START Supplied information

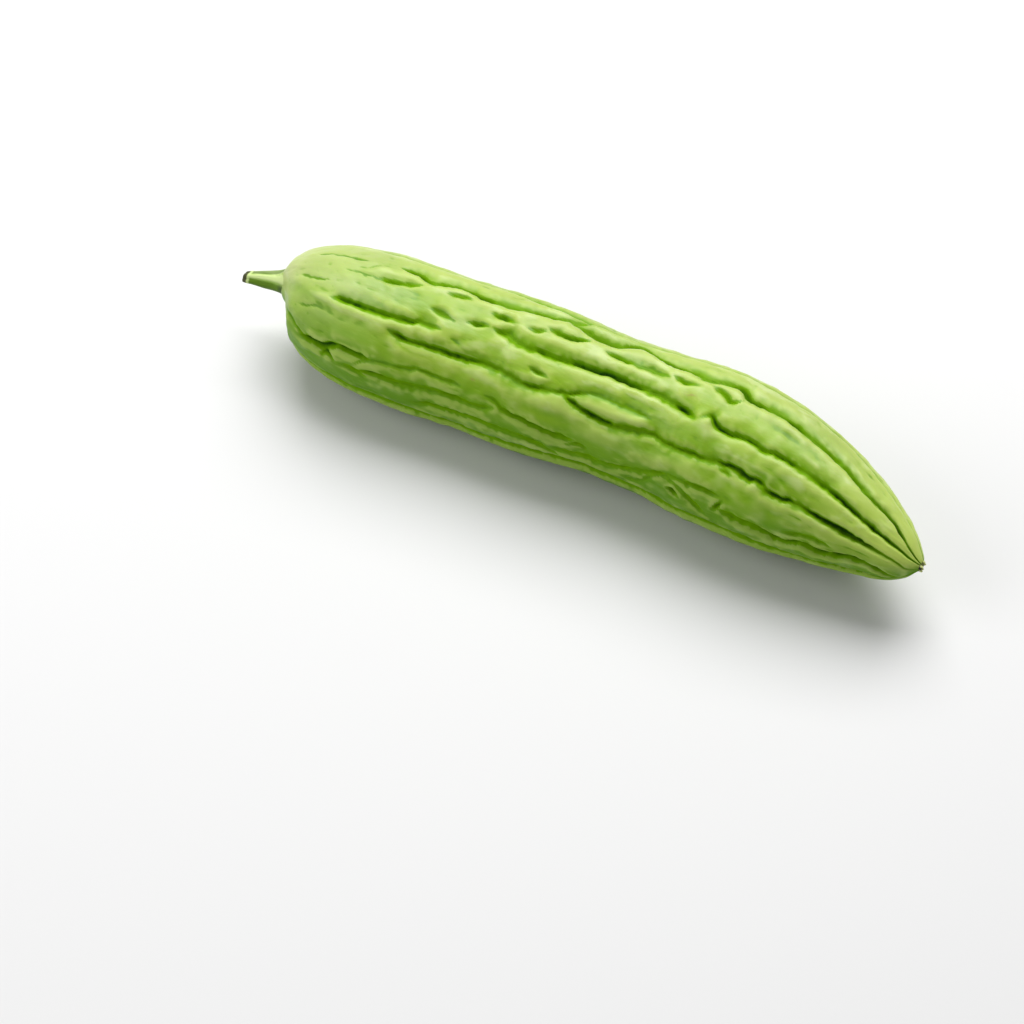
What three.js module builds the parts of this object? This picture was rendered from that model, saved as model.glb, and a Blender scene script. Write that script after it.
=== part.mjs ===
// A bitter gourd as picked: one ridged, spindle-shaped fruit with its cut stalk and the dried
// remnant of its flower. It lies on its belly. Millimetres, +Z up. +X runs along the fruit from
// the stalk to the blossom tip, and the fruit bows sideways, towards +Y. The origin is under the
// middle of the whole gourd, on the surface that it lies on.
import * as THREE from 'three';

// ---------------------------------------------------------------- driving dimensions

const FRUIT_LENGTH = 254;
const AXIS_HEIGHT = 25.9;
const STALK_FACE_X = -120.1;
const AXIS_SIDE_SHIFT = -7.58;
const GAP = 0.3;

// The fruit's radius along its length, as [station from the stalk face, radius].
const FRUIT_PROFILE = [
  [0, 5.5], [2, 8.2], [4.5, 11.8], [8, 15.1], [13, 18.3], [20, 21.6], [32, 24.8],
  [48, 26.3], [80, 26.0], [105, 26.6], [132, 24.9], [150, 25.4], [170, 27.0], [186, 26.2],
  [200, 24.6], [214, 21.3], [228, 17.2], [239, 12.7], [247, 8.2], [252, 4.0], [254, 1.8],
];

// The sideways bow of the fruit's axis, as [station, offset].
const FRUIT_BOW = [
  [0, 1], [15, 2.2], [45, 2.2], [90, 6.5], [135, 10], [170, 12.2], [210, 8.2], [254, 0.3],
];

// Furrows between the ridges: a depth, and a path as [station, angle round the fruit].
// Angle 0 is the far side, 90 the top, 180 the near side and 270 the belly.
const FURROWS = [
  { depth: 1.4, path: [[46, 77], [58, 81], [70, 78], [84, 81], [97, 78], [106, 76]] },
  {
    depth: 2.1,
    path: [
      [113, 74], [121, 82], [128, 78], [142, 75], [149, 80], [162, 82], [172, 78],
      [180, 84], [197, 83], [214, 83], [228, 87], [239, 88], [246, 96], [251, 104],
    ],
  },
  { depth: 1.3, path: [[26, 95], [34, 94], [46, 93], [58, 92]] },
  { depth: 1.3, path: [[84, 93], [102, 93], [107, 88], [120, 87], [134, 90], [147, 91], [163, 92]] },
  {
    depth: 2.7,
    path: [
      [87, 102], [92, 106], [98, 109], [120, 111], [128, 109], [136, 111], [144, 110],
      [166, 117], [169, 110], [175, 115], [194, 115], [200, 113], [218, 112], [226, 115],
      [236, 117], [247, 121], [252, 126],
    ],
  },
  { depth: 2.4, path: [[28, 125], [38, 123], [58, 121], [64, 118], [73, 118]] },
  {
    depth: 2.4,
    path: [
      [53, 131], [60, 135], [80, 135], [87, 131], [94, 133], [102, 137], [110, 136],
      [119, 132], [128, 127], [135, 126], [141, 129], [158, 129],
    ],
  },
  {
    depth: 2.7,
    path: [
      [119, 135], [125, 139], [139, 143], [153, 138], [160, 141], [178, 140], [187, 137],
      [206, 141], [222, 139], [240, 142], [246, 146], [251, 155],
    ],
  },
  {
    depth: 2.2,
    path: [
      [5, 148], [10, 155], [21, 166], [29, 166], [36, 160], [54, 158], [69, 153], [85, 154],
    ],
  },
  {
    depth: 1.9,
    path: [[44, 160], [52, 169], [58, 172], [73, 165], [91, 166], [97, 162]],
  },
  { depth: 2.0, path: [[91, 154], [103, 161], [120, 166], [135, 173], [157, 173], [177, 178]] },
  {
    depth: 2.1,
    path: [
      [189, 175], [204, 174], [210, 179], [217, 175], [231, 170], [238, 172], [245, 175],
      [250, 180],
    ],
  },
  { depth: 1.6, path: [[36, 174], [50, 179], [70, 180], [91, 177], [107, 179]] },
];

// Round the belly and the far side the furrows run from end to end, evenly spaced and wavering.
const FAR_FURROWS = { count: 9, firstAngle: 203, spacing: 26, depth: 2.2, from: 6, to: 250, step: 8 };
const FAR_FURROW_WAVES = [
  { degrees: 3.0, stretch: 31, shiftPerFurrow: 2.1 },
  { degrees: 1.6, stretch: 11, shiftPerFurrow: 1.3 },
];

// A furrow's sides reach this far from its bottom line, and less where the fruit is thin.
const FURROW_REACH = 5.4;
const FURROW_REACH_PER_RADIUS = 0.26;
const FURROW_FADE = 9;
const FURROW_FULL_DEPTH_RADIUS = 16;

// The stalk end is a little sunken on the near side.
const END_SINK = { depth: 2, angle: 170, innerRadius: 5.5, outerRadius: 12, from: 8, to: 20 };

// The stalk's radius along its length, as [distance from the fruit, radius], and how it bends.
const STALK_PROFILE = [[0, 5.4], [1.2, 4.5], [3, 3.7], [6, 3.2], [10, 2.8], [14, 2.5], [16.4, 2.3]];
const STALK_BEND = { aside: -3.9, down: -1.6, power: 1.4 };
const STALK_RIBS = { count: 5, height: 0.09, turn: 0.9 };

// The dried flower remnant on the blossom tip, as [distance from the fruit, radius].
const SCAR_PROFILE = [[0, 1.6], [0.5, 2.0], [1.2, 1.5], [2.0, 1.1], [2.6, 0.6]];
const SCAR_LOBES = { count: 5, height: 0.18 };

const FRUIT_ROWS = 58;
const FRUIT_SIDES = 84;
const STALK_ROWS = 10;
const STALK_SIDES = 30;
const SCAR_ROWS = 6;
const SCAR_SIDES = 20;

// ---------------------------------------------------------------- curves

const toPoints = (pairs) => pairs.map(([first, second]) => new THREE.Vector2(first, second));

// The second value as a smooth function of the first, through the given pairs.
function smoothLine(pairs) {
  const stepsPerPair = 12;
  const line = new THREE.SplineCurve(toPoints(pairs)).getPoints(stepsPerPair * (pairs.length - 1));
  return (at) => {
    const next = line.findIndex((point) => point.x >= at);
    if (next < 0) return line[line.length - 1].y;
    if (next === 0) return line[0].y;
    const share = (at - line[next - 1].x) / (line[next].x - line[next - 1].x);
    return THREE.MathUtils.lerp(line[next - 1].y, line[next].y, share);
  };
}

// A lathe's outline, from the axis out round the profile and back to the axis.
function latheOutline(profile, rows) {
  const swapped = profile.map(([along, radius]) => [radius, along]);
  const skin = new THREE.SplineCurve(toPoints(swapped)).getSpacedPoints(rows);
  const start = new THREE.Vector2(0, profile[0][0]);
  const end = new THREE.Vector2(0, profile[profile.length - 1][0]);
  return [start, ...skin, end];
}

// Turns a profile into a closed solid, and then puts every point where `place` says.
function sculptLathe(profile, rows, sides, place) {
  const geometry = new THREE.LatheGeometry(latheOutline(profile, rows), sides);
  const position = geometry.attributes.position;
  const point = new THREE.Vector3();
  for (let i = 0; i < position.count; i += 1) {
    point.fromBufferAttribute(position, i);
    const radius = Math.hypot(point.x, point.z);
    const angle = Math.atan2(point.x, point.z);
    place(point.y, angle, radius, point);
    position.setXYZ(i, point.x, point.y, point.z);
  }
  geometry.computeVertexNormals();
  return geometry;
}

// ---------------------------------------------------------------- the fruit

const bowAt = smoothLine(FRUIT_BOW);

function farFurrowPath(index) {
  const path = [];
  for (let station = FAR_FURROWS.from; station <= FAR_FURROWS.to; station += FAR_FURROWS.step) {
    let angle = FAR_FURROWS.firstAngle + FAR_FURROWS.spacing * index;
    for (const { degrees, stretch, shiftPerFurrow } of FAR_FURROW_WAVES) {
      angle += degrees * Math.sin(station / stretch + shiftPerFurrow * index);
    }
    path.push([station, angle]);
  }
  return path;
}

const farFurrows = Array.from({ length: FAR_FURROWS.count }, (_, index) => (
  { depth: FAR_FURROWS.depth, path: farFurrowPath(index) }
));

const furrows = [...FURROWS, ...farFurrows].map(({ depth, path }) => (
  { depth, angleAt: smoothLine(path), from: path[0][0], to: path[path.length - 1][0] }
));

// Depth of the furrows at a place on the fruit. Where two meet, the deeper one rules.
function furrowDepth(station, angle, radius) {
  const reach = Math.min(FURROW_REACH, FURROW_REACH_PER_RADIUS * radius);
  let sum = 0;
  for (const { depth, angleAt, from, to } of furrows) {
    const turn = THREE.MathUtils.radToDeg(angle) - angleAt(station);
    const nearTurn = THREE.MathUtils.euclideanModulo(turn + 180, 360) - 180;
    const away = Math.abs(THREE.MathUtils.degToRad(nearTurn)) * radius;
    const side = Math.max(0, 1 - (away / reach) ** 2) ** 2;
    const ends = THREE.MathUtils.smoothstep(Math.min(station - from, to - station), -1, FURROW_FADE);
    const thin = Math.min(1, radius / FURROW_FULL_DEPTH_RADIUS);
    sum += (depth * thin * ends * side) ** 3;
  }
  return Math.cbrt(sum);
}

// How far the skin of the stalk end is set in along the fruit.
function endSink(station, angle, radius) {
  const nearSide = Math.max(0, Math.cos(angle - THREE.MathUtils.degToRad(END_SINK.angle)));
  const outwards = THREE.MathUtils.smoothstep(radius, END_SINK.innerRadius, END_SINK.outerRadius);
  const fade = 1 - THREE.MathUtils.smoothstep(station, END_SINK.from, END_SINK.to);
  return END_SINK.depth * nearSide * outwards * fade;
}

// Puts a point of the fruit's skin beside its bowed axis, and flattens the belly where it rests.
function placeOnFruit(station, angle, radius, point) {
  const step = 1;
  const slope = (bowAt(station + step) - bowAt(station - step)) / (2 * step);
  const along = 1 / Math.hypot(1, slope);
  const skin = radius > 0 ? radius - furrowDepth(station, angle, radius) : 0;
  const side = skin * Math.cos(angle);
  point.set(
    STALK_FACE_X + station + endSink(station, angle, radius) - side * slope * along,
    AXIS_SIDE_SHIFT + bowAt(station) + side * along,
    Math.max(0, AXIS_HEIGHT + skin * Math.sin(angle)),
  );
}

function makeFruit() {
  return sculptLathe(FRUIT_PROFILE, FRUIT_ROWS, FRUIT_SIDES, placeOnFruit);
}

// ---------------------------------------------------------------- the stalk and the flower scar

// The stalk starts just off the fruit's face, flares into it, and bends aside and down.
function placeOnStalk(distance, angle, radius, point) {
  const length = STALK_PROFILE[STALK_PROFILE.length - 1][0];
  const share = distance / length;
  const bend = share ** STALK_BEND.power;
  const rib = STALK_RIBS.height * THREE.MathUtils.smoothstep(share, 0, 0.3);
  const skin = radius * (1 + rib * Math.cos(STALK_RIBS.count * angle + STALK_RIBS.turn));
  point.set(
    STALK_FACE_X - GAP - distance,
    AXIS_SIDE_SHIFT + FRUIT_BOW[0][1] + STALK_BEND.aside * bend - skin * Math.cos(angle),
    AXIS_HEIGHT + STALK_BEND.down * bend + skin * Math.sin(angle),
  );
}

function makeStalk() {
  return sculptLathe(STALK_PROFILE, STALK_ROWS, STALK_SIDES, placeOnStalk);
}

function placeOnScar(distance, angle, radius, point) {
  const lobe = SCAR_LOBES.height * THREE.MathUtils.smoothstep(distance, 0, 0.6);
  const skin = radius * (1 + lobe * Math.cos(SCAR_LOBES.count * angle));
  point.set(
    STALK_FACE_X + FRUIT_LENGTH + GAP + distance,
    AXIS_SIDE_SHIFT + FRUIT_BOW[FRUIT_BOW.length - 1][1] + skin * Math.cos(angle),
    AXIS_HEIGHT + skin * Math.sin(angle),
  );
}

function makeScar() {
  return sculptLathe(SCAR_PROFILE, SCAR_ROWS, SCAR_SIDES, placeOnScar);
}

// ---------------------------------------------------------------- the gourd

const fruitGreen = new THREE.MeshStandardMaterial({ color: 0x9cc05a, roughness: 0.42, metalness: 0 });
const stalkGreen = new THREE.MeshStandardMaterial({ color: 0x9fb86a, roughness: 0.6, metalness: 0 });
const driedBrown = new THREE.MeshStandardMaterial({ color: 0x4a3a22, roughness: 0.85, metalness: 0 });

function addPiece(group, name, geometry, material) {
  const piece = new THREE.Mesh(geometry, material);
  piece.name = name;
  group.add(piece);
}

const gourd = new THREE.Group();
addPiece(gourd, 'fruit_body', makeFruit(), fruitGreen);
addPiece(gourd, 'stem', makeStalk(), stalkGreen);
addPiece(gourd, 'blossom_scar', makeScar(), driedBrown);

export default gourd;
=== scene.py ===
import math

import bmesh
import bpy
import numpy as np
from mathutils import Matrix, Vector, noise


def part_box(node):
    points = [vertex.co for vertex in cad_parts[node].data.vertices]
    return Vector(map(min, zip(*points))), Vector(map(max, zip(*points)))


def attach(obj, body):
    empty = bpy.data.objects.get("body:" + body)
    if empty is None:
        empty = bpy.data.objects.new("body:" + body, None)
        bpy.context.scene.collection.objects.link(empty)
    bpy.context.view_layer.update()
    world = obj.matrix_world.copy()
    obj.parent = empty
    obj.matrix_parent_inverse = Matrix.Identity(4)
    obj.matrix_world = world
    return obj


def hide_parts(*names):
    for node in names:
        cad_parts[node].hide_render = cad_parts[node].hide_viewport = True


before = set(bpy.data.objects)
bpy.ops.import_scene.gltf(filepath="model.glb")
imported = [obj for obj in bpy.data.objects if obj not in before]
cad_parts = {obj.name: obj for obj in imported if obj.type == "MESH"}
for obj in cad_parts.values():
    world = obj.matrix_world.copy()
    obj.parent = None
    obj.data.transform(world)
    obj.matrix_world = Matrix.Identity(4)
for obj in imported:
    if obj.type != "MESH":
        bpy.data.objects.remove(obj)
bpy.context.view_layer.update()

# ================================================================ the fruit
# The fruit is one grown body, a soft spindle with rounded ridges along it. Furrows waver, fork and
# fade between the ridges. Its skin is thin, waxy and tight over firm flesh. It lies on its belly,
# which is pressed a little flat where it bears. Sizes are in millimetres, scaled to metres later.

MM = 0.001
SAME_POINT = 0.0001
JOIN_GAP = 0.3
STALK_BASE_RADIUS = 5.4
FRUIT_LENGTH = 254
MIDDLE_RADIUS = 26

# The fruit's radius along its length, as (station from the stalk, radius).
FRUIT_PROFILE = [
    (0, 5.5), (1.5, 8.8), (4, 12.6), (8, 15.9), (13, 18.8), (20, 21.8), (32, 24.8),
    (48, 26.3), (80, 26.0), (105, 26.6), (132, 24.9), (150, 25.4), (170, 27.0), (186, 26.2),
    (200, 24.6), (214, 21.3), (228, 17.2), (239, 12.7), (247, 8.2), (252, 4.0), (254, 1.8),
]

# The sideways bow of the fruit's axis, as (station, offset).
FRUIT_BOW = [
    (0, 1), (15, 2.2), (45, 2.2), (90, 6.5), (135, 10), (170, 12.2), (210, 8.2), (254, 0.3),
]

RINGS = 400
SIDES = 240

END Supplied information

Problem description:
Give again the lines from the one with "function addPiece(group, name, geometry, material)" to the one with "before = set(bpy.data.objects)", both lines included, exactly and with no other line.

Finished task:
function addPiece(group, name, geometry, material) {
  const piece = new THREE.Mesh(geometry, material);
  piece.name = name;
  group.add(piece);
}

const gourd = new THREE.Group();
addPiece(gourd, 'fruit_body', makeFruit(), fruitGreen);
addPiece(gourd, 'stem', makeStalk(), stalkGreen);
addPiece(gourd, 'blossom_scar', makeScar(), driedBrown);

export default gourd;
=== scene.py ===
import math

import bmesh
import bpy
import numpy as np
from mathutils import Matrix, Vector, noise


def part_box(node):
    points = [vertex.co for vertex in cad_parts[node].data.vertices]
    return Vector(map(min, zip(*points))), Vector(map(max, zip(*points)))


def attach(obj, body):
    empty = bpy.data.objects.get("body:" + body)
    if empty is None:
        empty = bpy.data.objects.new("body:" + body, None)
        bpy.context.scene.collection.objects.link(empty)
    bpy.context.view_layer.update()
    world = obj.matrix_world.copy()
    obj.parent = empty
    obj.matrix_parent_inverse = Matrix.Identity(4)
    obj.matrix_world = world
    return obj


def hide_parts(*names):
    for node in names:
        cad_parts[node].hide_render = cad_parts[node].hide_viewport = True


before = set(bpy.data.objects)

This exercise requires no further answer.